Asked by: Edward Morello (Liberal Democrat - West Dorset)
Question to the Department for Work and Pensions:
To ask the Secretary of State for Work and Pensions, whether he has made an assessment on the potential impact of increasing employer co-investment to 25 per cent on the number of apprentices taken on by levy-paying employers.
Answered by Andrew Western - Parliamentary Under-Secretary (Department for Work and Pensions)
As we introduce new products, such as apprenticeship units and foundation apprenticeships, we are also simplifying the Growth and Skills Levy, improving its transparency and making it more efficient.
Currently, levy-paying employer accounts can show large unspent balances (currently totalling around £6.5 billion) which far exceed our annual apprenticeship budget. This has led to an incorrect understanding that there are significant unspent funds available to spend. However, over the last four years, on average, 98% of the English apprenticeships budget has been spent.
The 10% government top-up is one cause of this problem and removing it, alongside reducing the expiry period to 12 months, means we can simplify the system and ensure levy balances are more closely aligned to the annual levy paid by employers. Existing funding will remain within accounts, with the changes applying only to new funds entering accounts.

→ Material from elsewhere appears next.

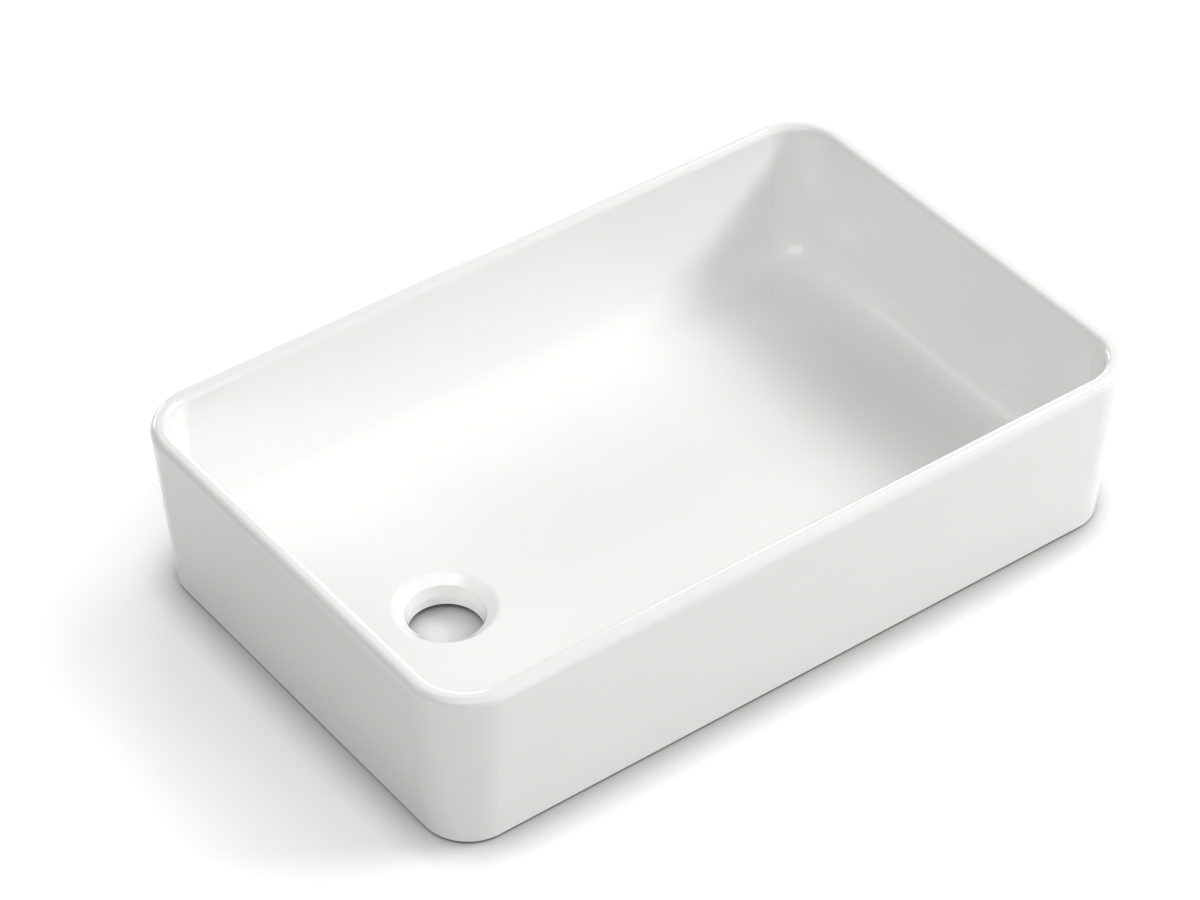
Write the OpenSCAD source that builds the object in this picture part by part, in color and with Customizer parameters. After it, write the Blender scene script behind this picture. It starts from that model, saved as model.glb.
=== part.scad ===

We are also changing the government’s co-investment rate from 95% to 75% for levy-paying employers once they have exhausted all their funds. Levy-paying employers will still be able to benefit from a very generous government contribution once their funds are exhausted, but it is right that employers who utilise all their levy funds contribute more to apprenticeship training and assessment. This will support greater employer investment in skills overall and ensure funding is available to roll out further flexibility for business and increase opportunities for young people.
We will carefully monitor the impact of these changes once they take effect.
Asked by: Edward Morello (Liberal Democrat - West Dorset)
Question to the Department for Work and Pensions:
To ask the Secretary of State for Work and Pensions, what assessment his Department has made with Cabinet colleagues of the potential impact of removing the 10 per cent levy top-up on the affordability of apprenticeship training for small and medium-sized levy-paying employers.
Answered by Andrew Western - Parliamentary Under-Secretary (Department for Work and Pensions)
As we introduce new products, such as apprenticeship units and foundation apprenticeships, we are also simplifying the Growth and Skills Levy, improving its transparency and making it more efficient.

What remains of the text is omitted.